⛏️ Mining Pool Mining Pool
A group of miners who combine their computing power into one big effort to find blocks, then split the reward by how much work each person chipped in.
🎟️ The simple version — a lottery syndicate
Imagine a group of coworkers who each buy lottery tickets alone. Any single person almost never wins, so the payout is a rare, giant jackpot or (usually) nothing. Now imagine they pool all their tickets and agree to split any prize by how many tickets each person bought. They still win the same amount over time, but the wins come often and in small, predictable pieces. A mining pool works the same way: miners combine their hashrate so the group wins blocks regularly and shares each reward by contribution.

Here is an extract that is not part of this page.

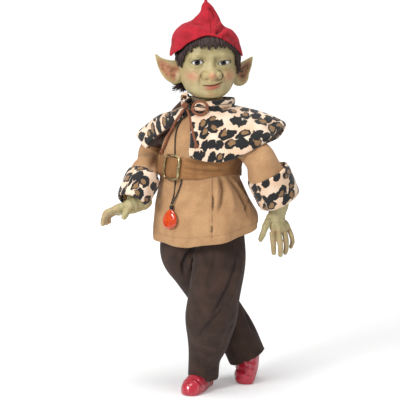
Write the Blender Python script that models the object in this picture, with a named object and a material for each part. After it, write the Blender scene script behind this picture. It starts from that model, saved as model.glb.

🤔 Why not just mine alone?
The total power securing Bitcoin is staggering — so high that one machine could wait years or even decades to find a single block on its own. Going solo means you might mine for a very long time and earn nothing, then win big once. A pool turns that extreme luck into a steady stream of small payouts that track how much power you contributed. That's why almost every real-world miner joins one.
⚙️ How the pool actually works
| Step | What happens |
|---|---|
| 📋 Hand out the work | The pool gives each miner a different starting point to search, so nobody wastes effort on the same numbers |
| 🎫 Submit shares | Miners send in shares — proof they tried hard at an easier target. Shares are how the pool measures each miner's contribution |
| 🧱 Someone finds a block | When any member lands a real block, the pool broadcasts it and claims the full block reward |
| 🪙 Split the payout | The pool divides the reward across everyone based on the shares they submitted |
📊 A share is not a winning block. It's a receipt that says "I was working." Lots of shares add up to your fair slice of the prize.
💸 How payouts are calculated
| Scheme | How it pays | Trade-off |
|---|---|---|
| PPS (Pay-Per-Share) | A fixed amount for every share, whether or not the pool finds a block | Steadiest income, but a higher fee |
| PPLNS (Pay-Per-Last-N-Shares) | Only pays when a block is found, split across the last N shares | Lower fee, but more ups and downs |
| FPPS (Full Pay-Per-Share) | Like PPS, and also shares the transaction fees | Predictable plus fee income |
🚨 The centralization concern
There's a catch worth understanding. A handful of large pools control most of Bitcoin's mining power. In 2025, the biggest single pool (Foundry USA) ran roughly a third of the network, and the top five together accounted for around three-quarters of it. When so few operators decide which transactions get included, it raises real questions about network control and censorship. This pushed the rise of more decentralized options and a protocol called Stratum V2, which lets individual miners choose their own block contents instead of leaving that to the pool operator.
🧭 Note: mining pools belong to Proof-of-Work coins like Bitcoin. Proof-of-Stake networks don't mine — their look-alike is a "staking pool," a separate idea.
❓ FAQ
- Do I only get paid when my own machine finds the block?
- No. You get paid for the work you contribute, measured in shares, even on rounds where someone else in the pool found the block. Smoothing that luck into steady income is the whole point of joining a pool.
- Why not just mine alone and keep the full reward?
- Bitcoin's total mining power is enormous, so one machine could wait years or decades to win a single block on its own. A pool trades that rare jackpot for frequent, predictable payouts that match how much power you contributed.
- What's the difference between PPS, PPLNS, and FPPS payouts?
- PPS pays a fixed amount per share whether or not the pool finds a block (steady income, higher fee). PPLNS only pays when a block is found and splits it across the last N shares (lower fee, more ups and downs). FPPS is like PPS but also shares the transaction fees.